Morson continues. “’Stab’ and ‘breach’ are interpretations; ‘with force’ does not mean icily; the right place is not the right time; and the word ‘just’ is only implied. For both translators, Babel’s fourteen words needlessly expand to eighteen. The period arrives, like a bungled witticism, a bit late.”

Hold it, hold on, hold it; here the nitpicking runs amuck. We are, of course, back here as well to the age old argument, which no one will ever resolve: how far is the literary translator, in aid of producing literature in his own language, allowed to get away from the original text? Morson here is close to demanding literal translation, and literal translation means literature is lost. Let’s look in some detail at the points he makes.

The idea of the timing of the sentence, how the translators get the timing all wrong and drag out their sentences. They don’t. In fact, the two criticized sentences are both good in English. They flow well, they read well, their timing is fine, they do not drag. David McDuff, a British translator not mentioned in Morson’s review, has the following: “No iron can enter the human heart as chillingly as a full stop placed at the right time.” That “chillingly,” while accurate, does throw a monkey wrench into the rhythm of the sentence.

Does it matter that Babel has fourteen words, while the translators V and M have eighteen? Not a jot. Counting the exact number of words and holding translators to that standard is absurd. And given that Russian words on average are two to three times longer than English words, the sentences of V and M come out here sounding shorter and more pithy than Babel’s original. Note that in Walter Morison’s sentence sixteen words out of the eighteen have only one syllable. Now, that’s terse, economical Anglo-Saxon writing. By the way, how many one-syllable words does Babel have in his sentence? Four.

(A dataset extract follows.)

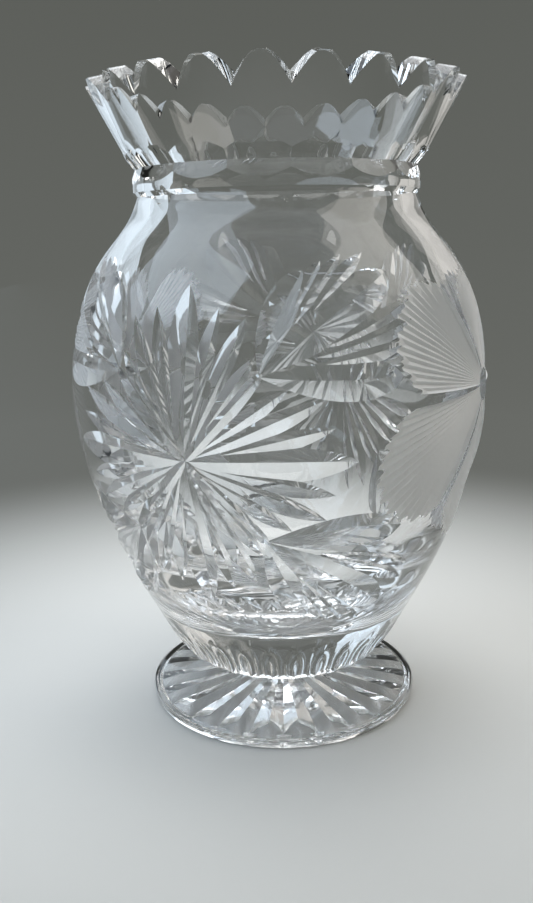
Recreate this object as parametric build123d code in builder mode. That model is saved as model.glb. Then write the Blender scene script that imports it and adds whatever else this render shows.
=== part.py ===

Odd that Prof. Morson leaves out Babel’s “human” (“the human heart”). Does it matter? Not really. The context tells us quite clearly that the heart of a monkey or crocodile is not under discussion. I might concede that the ‘stab’ and ‘breach’ have to go. Then again, I might not. Take a look at the four sentences, in the four translations given here. McDuff’s “chillingly” knocks his sentence out of the competition for best rendering. In English Prof. Morson’s sentence, however, is weaker than either of the other two. Okay, so he made sure the iron “enters the heart,” as Babel had it. He kept the iciness in there (I like Vinocur’s use of the word ‘chill’). He insists on “a period placed in time,” but that phrase is somewhat ambiguous: “in time” as in “just in time,” or “in time” as “in the realm of time, the thing that passes”?


In a word, Walter Morison’s sentence gets the furthest away from the original Russian, but  Morison’s sentence still does the best job of expressing, in very good, terse English, the essence of Babel’s thought: No iron can stab the heart with such force as a period put just at the right place. It could be slightly improved, perhaps, if we put Vinocur and Morison together: No iron can stab the human heart with the chill of a period placed just in time. If Isaac Babel were alive to read that English sentence, I think he would smile. Down with the literal in literary translation!  

1 comment:

  1. This is a wonderful piece, nicely done, sir!

    I've heard from a Russian poet I once knew that Babel's Russian is "untranslatable", and I have trouble reading translations that were done after Walter Morison's. I loved the Morison translation from the first time I heard it, read aloud by a dramatic writing teacher at City College many years ago.

    This fine, wry piece offers great insight into the difficulties of translation in general, and of translating Babel in particular. Thank you.